How is the regulation handled?

Credit service providers that were already providing credit services before the Secondary Credit Market Act came into force may continue to operate in the market without a license for up to six months after it comes into force.

According to the German regulation, if a credit service provider intends to continue operating beyond this date, the provider must notify the financial authority within seven weeks of the Secondary Credit Market Act coming into force. An application for a license must be submitted to BaFin within the same period. BaFin already announced that these deadlines will be prolonged. However, it is still possible to submit information and documents for the license application until 5 April 2024.

The authorisation procedure for obtaining a license is standard in the financial sector. It is essential to prove that the managing directors are suitably qualified, that they comply with organisational obligations, in particular compliance and risk management (including money laundering obligations), and that ownership structures are in place.

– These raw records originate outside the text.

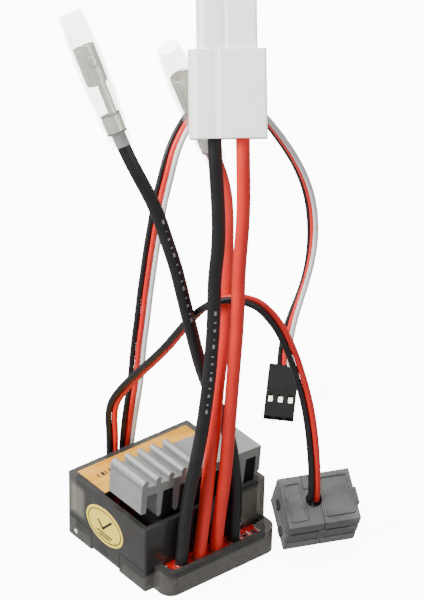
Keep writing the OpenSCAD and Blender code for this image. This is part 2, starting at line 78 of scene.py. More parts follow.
class Nodes:
    """A new material's node tree, with short calls for the nodes that the looks here need."""

    def __init__(self, name):
        self.material = bpy.data.materials.new(name)
        self.material.use_nodes = True
        self.tree = self.material.node_tree
        self.shader = self.tree.nodes["Principled BSDF"]
        self.output = self.tree.nodes["Material Output"]
        self.place = self.tree.nodes.new("ShaderNodeTexCoord").outputs["Object"]

    def link(self, a, b):
        self.tree.links.new(a, b)

    def stretched(self, scale):
        node = self.tree.nodes.new("ShaderNodeMapping")
        node.inputs["Scale"].default_value = scale
        self.link(self.place, node.inputs["Vector"])
        return node.outputs[0]

    def noise(self, scale, detail=3.0, stretch=None, distortion=0.0):
        node = self.tree.nodes.new("ShaderNodeTexNoise")
        node.inputs["Scale"].default_value = scale
        node.inputs["Detail"].default_value = detail
        node.inputs["Distortion"].default_value = distortion
        self.link(self.stretched(stretch) if stretch else self.place, node.inputs["Vector"])
        return node.outputs["Fac"]

    def ranged(self, source, low, high, start=0.3, end=0.7):
        node = self.tree.nodes.new("ShaderNodeMapRange")
        node.inputs["From Min"].default_value = start
        node.inputs["From Max"].default_value = end
        node.inputs["To Min"].default_value = low
        node.inputs["To Max"].default_value = high
        self.link(source, node.inputs["Value"])
        return node.outputs["Result"]

    def ramp(self, source, stops):
        node = self.tree.nodes.new("ShaderNodeValToRGB")
        elements = node.color_ramp.elements
        while len(elements) < len(stops):
            elements.new(0.5)
        for element, (at, colour) in zip(elements, stops):
            element.position = at
            element.color = (*colour, 1)
        self.link(source, node.inputs["Fac"])
        return node.outputs["Color"]

    def bump(self, source, strength, distance):
        node = self.tree.nodes.new("ShaderNodeBump")
        node.inputs["Strength"].default_value = strength
        node.inputs["Distance"].default_value = distance
        self.link(source, node.inputs["Height"])
        self.link(node.outputs["Normal"], self.shader.inputs["Normal"])

    def painted_light_box(self, colour, low, high, edge=1.6, pale=(0.2, 0.195, 0.16)):
        """The colour, mixed with a pale beige inside a soft-edged box, as painted light; corners
        and edge in mm.
        """
        apart = self.tree.nodes.new("ShaderNodeSeparateXYZ")
        self.link(self.place, apart.inputs[0])
        inside = None
        for i in range(3):
            for a, b in ((low[i], low[i] + edge), (high[i], high[i] - edge)):
                side = self.ranged(apart.outputs[i], 0, 1, a * MM, b * MM)
                if inside is None:
                    inside = side
                    continue
                times = self.tree.nodes.new("ShaderNodeMath")
                times.operation = "MULTIPLY"
                self.link(inside, times.inputs[0])
                self.link(side, times.inputs[1])
                inside = times.outputs[0]
        mix = self.tree.nodes.new("ShaderNodeMixRGB")
        self.link(inside, mix.inputs["Fac"])
        self.link(colour, mix.inputs["Color1"])
        mix.inputs["Color2"].default_value = (*pale, 1)
        return mix.outputs["Color"]

    def see_through(self, tint, share):
        """Mixes the shader over clear: share is the shader's part, a number or a socket."""
        clear = self.tree.nodes.new("ShaderNodeBsdfTransparent")
        clear.inputs["Color"].default_value = (*tint, 1)
        mix = self.tree.nodes.new("ShaderNodeMixShader")
        if isinstance(share, float):
            mix.inputs[0].default_value = share
        else:
            self.link(share, mix.inputs[0])
        self.link(clear.outputs[0], mix.inputs[1])
        self.link(self.shader.outputs[0], mix.inputs[2])
        self.link(mix.outputs[0], self.output.inputs["Surface"])

    def set(self, **values):
        for name, value in values.items():
            self.shader.inputs[name.replace("_", " ")].default_value = value


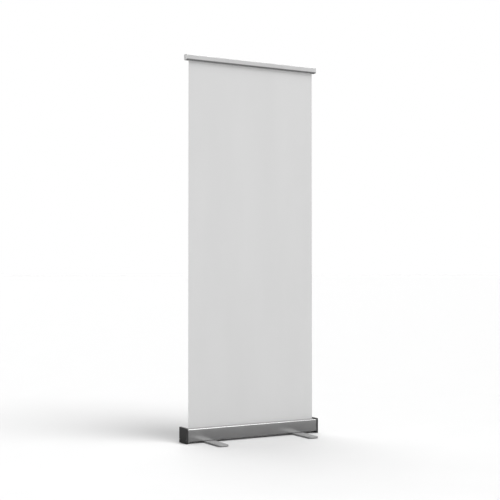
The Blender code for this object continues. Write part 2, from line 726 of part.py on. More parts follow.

The license is passportable, as are other licenses in the financial sector that exist because of EU regulation. Notification and reporting obligations apply upon receipt of the license.

How will new regulation change the NPL environment?

In view of the rise in interest rates, the real estate market crisis and the proliferation of disputes around the globe, it is reasonable to expect that the NPL market will rise again. The new regulations will significantly impact those who work with NPLs, and they should take swift action to ensure compliance with the new regulations.